→ **PROBLEM REQUIREMENTS**: Write out the whole listing exactly as it stands.

→ **DATA SHOWN**:
------------------------------------

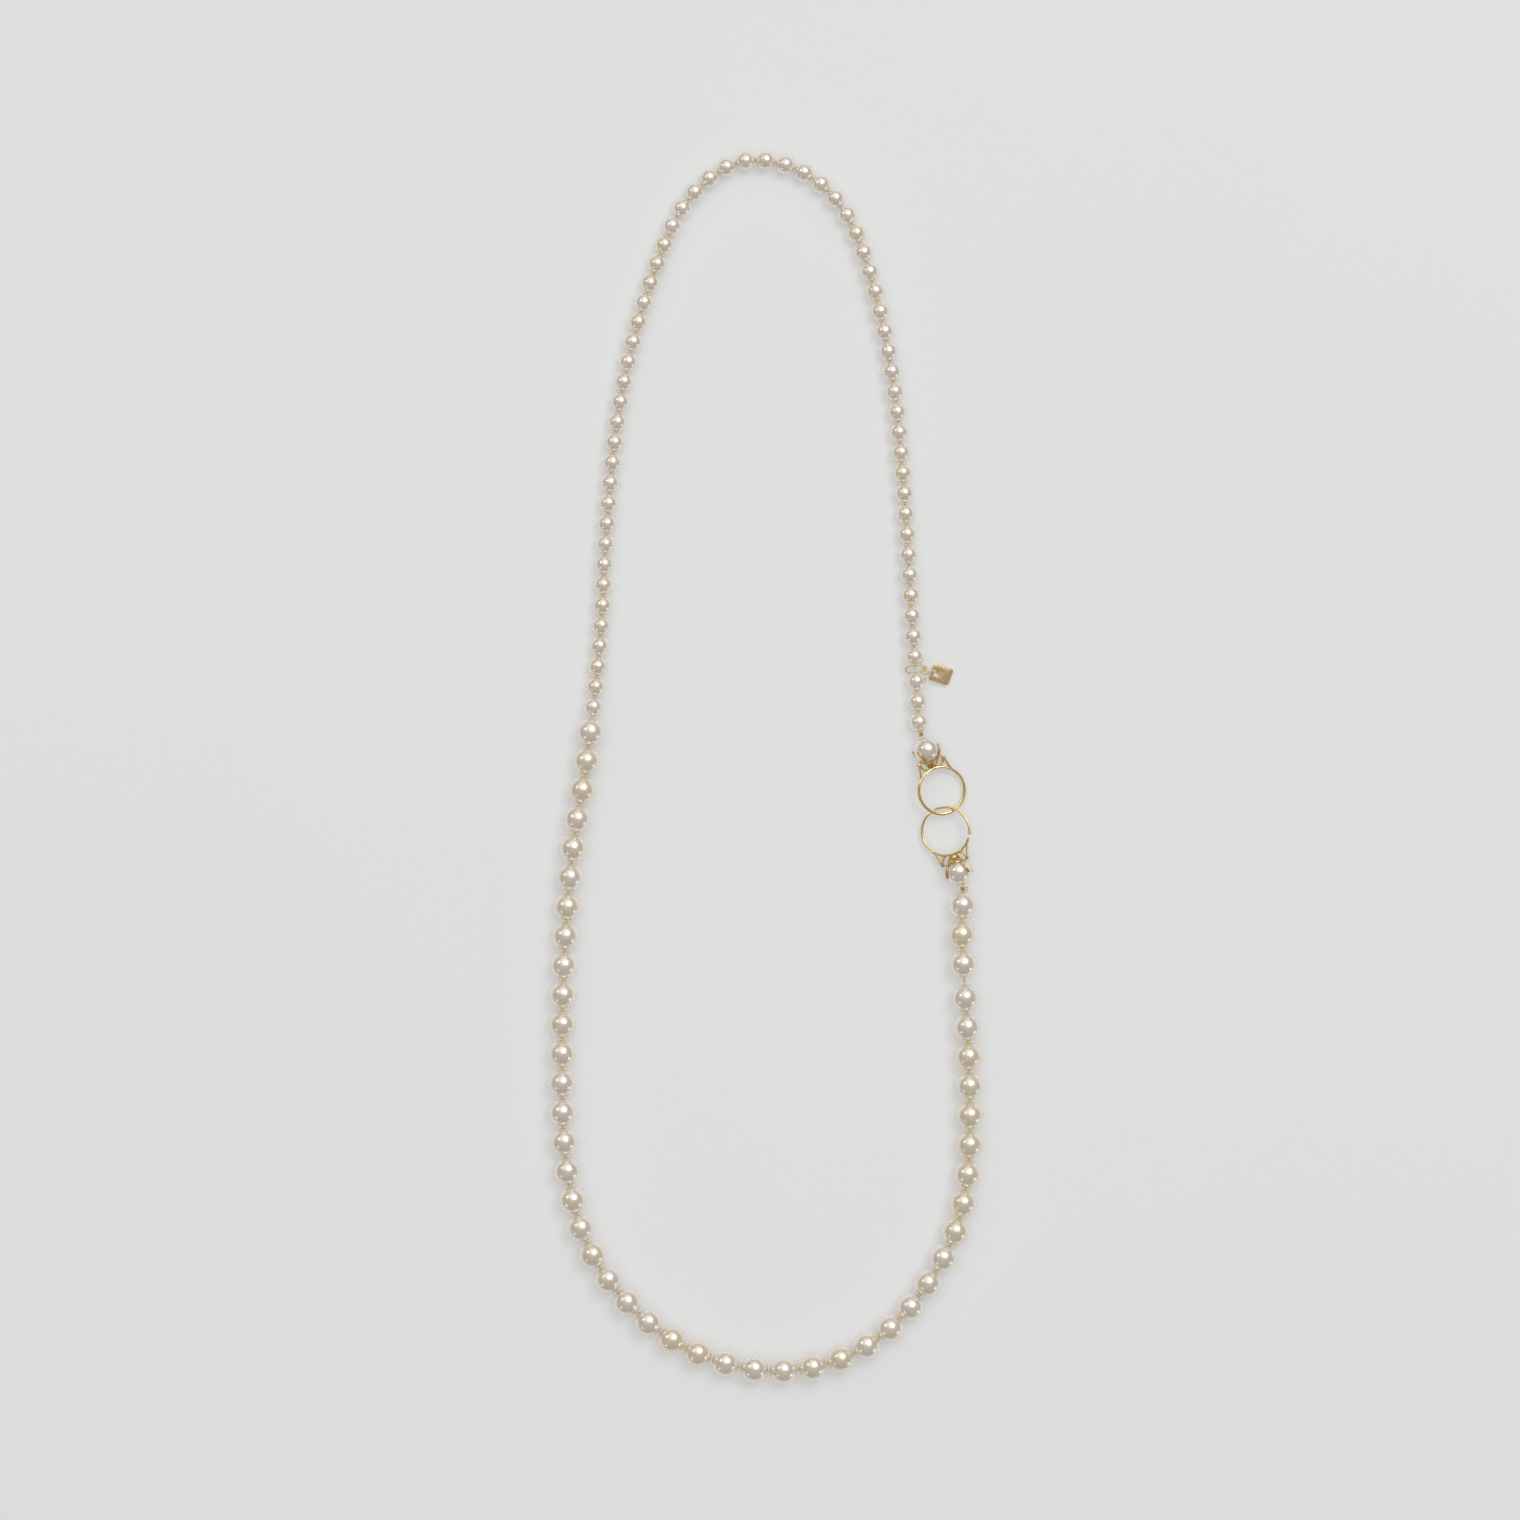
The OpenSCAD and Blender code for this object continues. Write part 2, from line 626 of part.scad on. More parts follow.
function names(stem, n) = [for (i = [1 : n]) str(stem, "_", two_digits(i))];

for (g = [0 : len(small_groups) - 1]) {
    small_pearls(g);
    small_silk(g);
}
for (g = [0 : len(large_groups) - 1]) {
    large_pearls(g);
    large_silk(g);
}
upper_ring_shank();
upper_ring_head();
upper_ring_peg();
upper_ring_pearl();
upper_ring_silk();
lower_ring_shank();
lower_ring_head();
lower_ring_peg();
lower_ring_pearl();
lower_ring_silk();
upper_crimp();
lower_crimp();
lower_crimp_ring();
link_ring();
charm_ring();
charm_link_1();
charm_link_2();
charm_tag();
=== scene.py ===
import math
import random

import bmesh
import bpy
import numpy as np
from mathutils import Matrix, Vector


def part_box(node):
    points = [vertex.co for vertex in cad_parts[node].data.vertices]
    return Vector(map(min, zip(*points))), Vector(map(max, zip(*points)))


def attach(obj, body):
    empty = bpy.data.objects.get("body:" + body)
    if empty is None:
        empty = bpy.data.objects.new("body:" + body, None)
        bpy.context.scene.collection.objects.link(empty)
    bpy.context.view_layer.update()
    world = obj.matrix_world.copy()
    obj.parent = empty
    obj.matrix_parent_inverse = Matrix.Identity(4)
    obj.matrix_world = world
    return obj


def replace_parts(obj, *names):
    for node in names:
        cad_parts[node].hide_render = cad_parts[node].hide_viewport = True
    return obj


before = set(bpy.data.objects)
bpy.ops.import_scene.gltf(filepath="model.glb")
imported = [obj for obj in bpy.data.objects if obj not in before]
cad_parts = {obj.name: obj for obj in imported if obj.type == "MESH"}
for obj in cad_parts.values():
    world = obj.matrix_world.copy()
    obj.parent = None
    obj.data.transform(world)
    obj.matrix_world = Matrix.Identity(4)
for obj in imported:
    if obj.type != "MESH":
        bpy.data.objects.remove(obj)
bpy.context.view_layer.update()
scene = bpy.context.scene
mm = 0.001
dice = random.Random(7)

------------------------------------

→ **THE REPLY**:
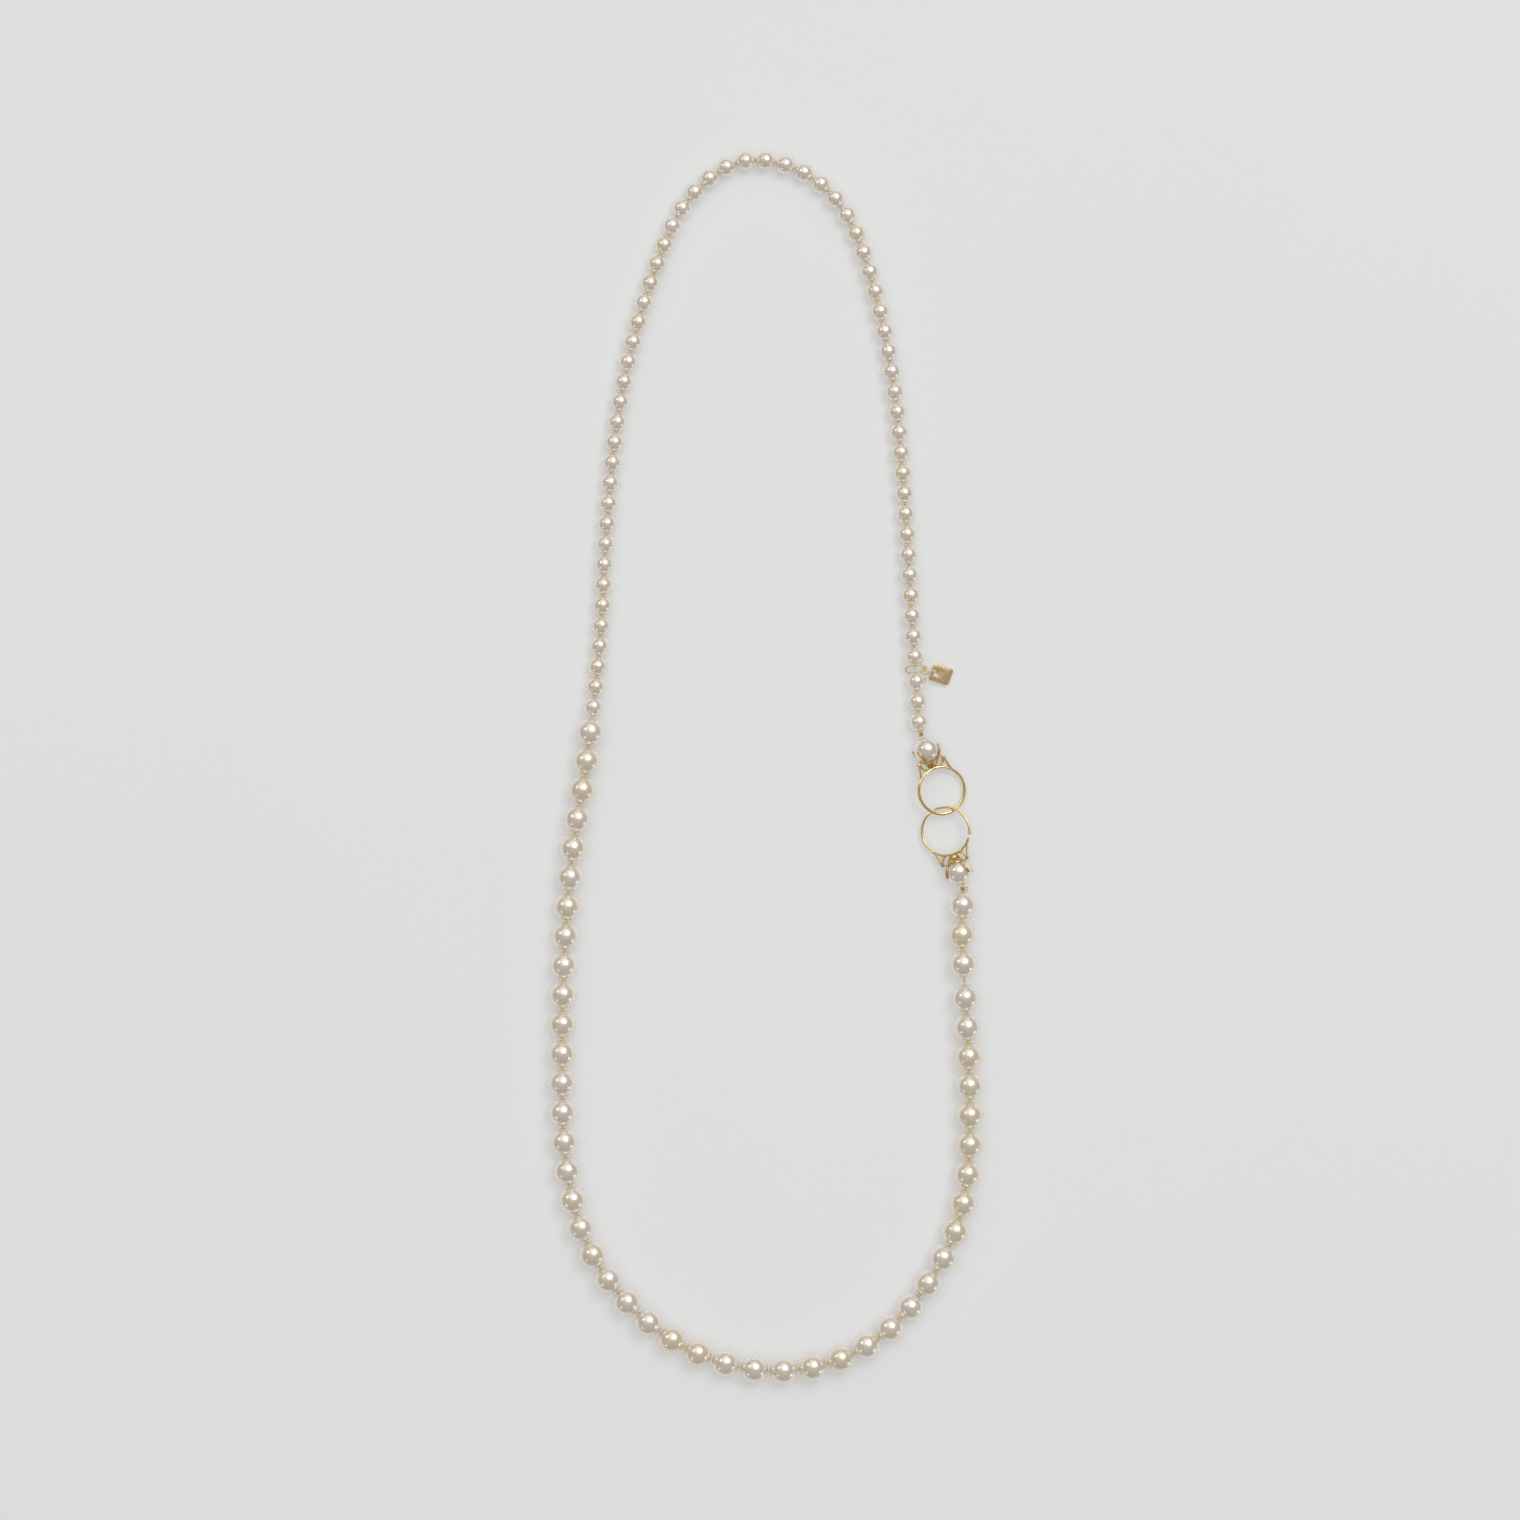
The OpenSCAD and Blender code for this object continues. Write part 2, from line 626 of part.scad on. More parts follow.
function names(stem, n) = [for (i = [1 : n]) str(stem, "_", two_digits(i))];

for (g = [0 : len(small_groups) - 1]) {
    small_pearls(g);
    small_silk(g);
}
for (g = [0 : len(large_groups) - 1]) {
    large_pearls(g);
    large_silk(g);
}
upper_ring_shank();
upper_ring_head();
upper_ring_peg();
upper_ring_pearl();
upper_ring_silk();
lower_ring_shank();
lower_ring_head();
lower_ring_peg();
lower_ring_pearl();
lower_ring_silk();
upper_crimp();
lower_crimp();
lower_crimp_ring();
link_ring();
charm_ring();
charm_link_1();
charm_link_2();
charm_tag();
=== scene.py ===
import math
import random

import bmesh
import bpy
import numpy as np
from mathutils import Matrix, Vector


def part_box(node):
    points = [vertex.co for vertex in cad_parts[node].data.vertices]
    return Vector(map(min, zip(*points))), Vector(map(max, zip(*points)))


def attach(obj, body):
    empty = bpy.data.objects.get("body:" + body)
    if empty is None:
        empty = bpy.data.objects.new("body:" + body, None)
        bpy.context.scene.collection.objects.link(empty)
    bpy.context.view_layer.update()
    world = obj.matrix_world.copy()
    obj.parent = empty
    obj.matrix_parent_inverse = Matrix.Identity(4)
    obj.matrix_world = world
    return obj


def replace_parts(obj, *names):
    for node in names:
        cad_parts[node].hide_render = cad_parts[node].hide_viewport = True
    return obj


before = set(bpy.data.objects)
bpy.ops.import_scene.gltf(filepath="model.glb")
imported = [obj for obj in bpy.data.objects if obj not in before]
cad_parts = {obj.name: obj for obj in imported if obj.type == "MESH"}
for obj in cad_parts.values():
    world = obj.matrix_world.copy()
    obj.parent = None
    obj.data.transform(world)
    obj.matrix_world = Matrix.Identity(4)
for obj in imported:
    if obj.type != "MESH":
        bpy.data.objects.remove(obj)
bpy.context.view_layer.update()
scene = bpy.context.scene
mm = 0.001
dice = random.Random(7)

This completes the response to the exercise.